What If Mom Doesn’t Come Home?
Immigration and loving my neighbor, Part 3
My almost-11-year-old daughter and her friend Diana1 jumped gleefully today into the public pool. They are old enough to care about having matching bathing suits but not quite teenager enough to care that their long hair is plastered around their face and cinched by awkward-looking goggles. They are too busy being mermaids and porpoises and out-diving each other.
Even though Diana and Tory are two different shades on the outside, those two are exactly the same in their love of water and games. Diana, dark skinned with lush black hair, consistently gets complimented on her gorgeous complexion and thick eyelashes; while Tory, freckled and fair, wins friends instantly with her winning smile. I cherish these days when they can enjoy childhood without the anxieties of adolescence.
Diana bonded with our family two Christmases ago when she and her older sister rather suddenly came to live with us. Their brother had fallen ill and required their mom full time at the hospital for a month. It was a delightful, if not chaotic, time. Elena worried that her daughters would be a burden to us and continued to try to “pay us back” with kind acts of service.
Elena is a hard-working single mom whom we have known in our Pico Union neighborhood for more than 11 years. She lived in some rundown apartments just north of our church when we first made contact through our sidewalk Vacation Bible School. Diana was in a stroller and her older sister an eager participant in our meager, but heart-felt program.
We were thrilled when we spotted Diana and her sister again about seven years ago, living on our block. Our visits together became more frequent and the girls joined our church’s after-school program called SAY Yes! Over the years we have enjoyed laughs and also serious conversations. Elena is an understated, resilient and determined figure in the lives of her children, and we love them all dearly.
How could I not get involved?
About a week after the new president was sworn into office and stories about ICE raids came trickling through the pipelines, I got a call from Elena.

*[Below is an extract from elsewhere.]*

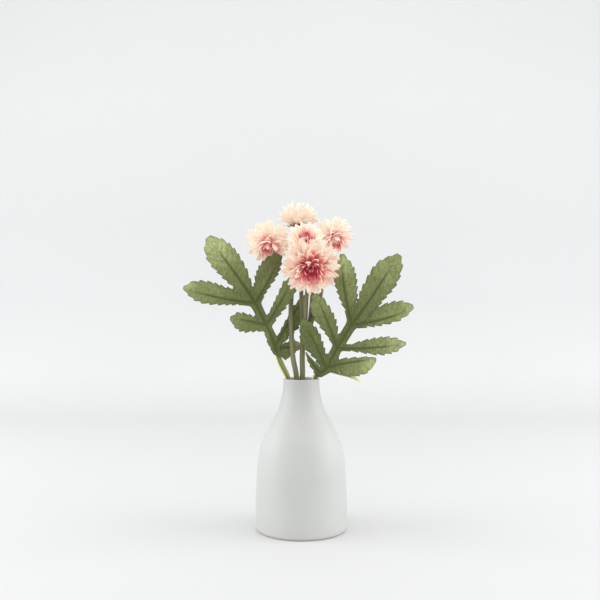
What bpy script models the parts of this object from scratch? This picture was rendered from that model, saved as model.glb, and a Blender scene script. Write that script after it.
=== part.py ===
"""A spray of five artificial chrysanthemums in a matte white bottle vase.

Metres, +Z up. The origin is at the centre of the vase's underside, and the
spray's front bloom faces -Y. Lengths below are in millimetres and are turned
into metres where a shape is made.
"""

import math
import random

import bmesh
import bpy
from mathutils import Vector

MM = 0.001
SEAT_GAP = 0.3

# Vase, as (radius, height) pairs down its outer side and up its inner side
VASE_SIDES = 36
VASE_HEIGHT = 123.5
VASE_OUTER = (
    (14.9, 122.6),
    (14.8, 119.0),
    (15.3, 113.5),
    (16.6, 107.0),
    (19.6, 97.5),
    (25.4, 86.5),
    (30.3, 77.0),
    (34.0, 66.0),
    (36.0, 53.0),
    (36.9, 38.0),
    (37.5, 20.0),
    (37.5, 8.0),
    (37.1, 1.6),
    (36.3, 0.0),
)
VASE_INNER = (
    (0.0, 4.3),
    (24.0, 4.3),
    (32.0, 8.0),
    (33.8, 38.0),
    (30.4, 66.0),
    (26.6, 77.0),
    (21.8, 86.5),
    (16.4, 97.5),
    (13.9, 107.0),
    (13.0, 113.5),
    (13.0, 122.6),
)
RIM_RADIUS = 13.95
RIM_HALF_WIDTH = 0.5
RIM_EDGE_DROP = 0.2
MERGE_DISTANCE = 0.00001
SHARP_ANGLE = 40

# Spray stem, routes as (x, y, z) points
TUBE_RESOLUTION = 2
POINTS_PER_SPAN = 3
MAIN_RADIUS = 2.3
ARM_RADIUS = 2.2
TWIG_RADIUS = 1.8
FORK = (-1.5, 0.0, 90.0)
MAIN_STEM = ((2.0, 0.5, 4.3 + SEAT_GAP), (1.2, 0.4, 40.0), FORK)
LEFT_ARM = (FORK, (-3.9, -1.0, 123.8), (-7.2, -1.0, 142.7), (-8.5, 0.0, 167.4), (-8.7, 2.0, 184.0))
RIGHT_ARM = (FORK, (0.8, 0.0, 123.8), (0.7, 0.0, 140.0), (1.2, 0.0, 158.0))
TWIGS = {
    "bloom_left": ((-8.7, 2.0, 180.0), (-7.5, 12.0, 212.0), (-11.5, 18.0, 225.0), (-21.0, 17.0, 239.0)),
    "bloom_top": ((1.2, 0.0, 154.0), (0.2, 3.0, 178.0), (-0.4, 8.0, 205.0), (-3.0, 13.5, 229.0)),
    "bloom_front": ((1.2, 0.0, 153.0), (3.4, -2.4, 174.0), (4.4, -4.5, 192.0), (6.6, -11.0, 209.0)),
    "bloom_middle": ((1.2, 0.0, 152.0), (7.0, 1.0, 172.0), (9.0, 2.5, 199.0), (6.4, 4.5, 218.5)),
    "bloom_right": (
        (1.2, 0.0, 151.0), (8.5, 0.0, 170.0), (15.6, 0.0, 191.0),
        (18.5, 11.0, 211.0), (21.5, 24.5, 232.0), (23.0, 23.5, 245.0),
    ),
}
TWIG_TAPER = 0.2
CUP_SIDES = 10
CUP_TOP_RADIUS = 4.4
CUP_FOOT_RADIUS = 1.7
CUP_HEIGHT = 5.0
TWIG_SINK = 1.0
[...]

Never one to make a request directly, she wanted to discuss what would happen if Diana came home from school one day and her mom wasn’t there.
Elena is undocumented and she is afraid. Her oldest daughter is now an undocumented young adult applying for DACA, and Elena has warned her to not go out as much on the streets, where raids take place.
But Diana? Diana is a citizen and would potentially be separated from Elena if the worst happened.2
“Do you want us to take Diana if anything happens to you?”
Silence. Tearful silence.
“Yes, that’s what I’m hoping,” she finally said.
In that moment, everything I was hearing on the news and even the gossip around the neighborhood became intensely personal. Diana is already part of our family and the threat of her losing her mom is therefore a threat to our family. What immediate action could we take?
Even though she hasn’t, to my knowledge, professed faith in Christ, we prayed together for mercy and protection. She was clearly touched. And she walked away with a semblance of a plan and the assurance that we were there for her.
In our 17 years serving in Pico Union, my husband, Scott, and I have been privileged to hear many stories of how and why people cross the border. It’s important for us to remain in a posture of learning and listening. So many have endured hardship that we will never come close to knowing, having grown up in loving families in this country.
What we do know is that the Lord identifies Himself as the God of the orphan, the widow and the immigrant, as well as the poor. We are constantly challenged in the depth and quality to which we represent Jesus’ heart where we live.
Being a neighbor and extended family to Elena means that we will look after Diana if her mother gets detained or deported. We are further challenging ourselves to consider how, as a church, we might collectively offer a voice in our community for the vulnerable among us.4
Because if someone’s mom or dad doesn’t come home, we need to be there.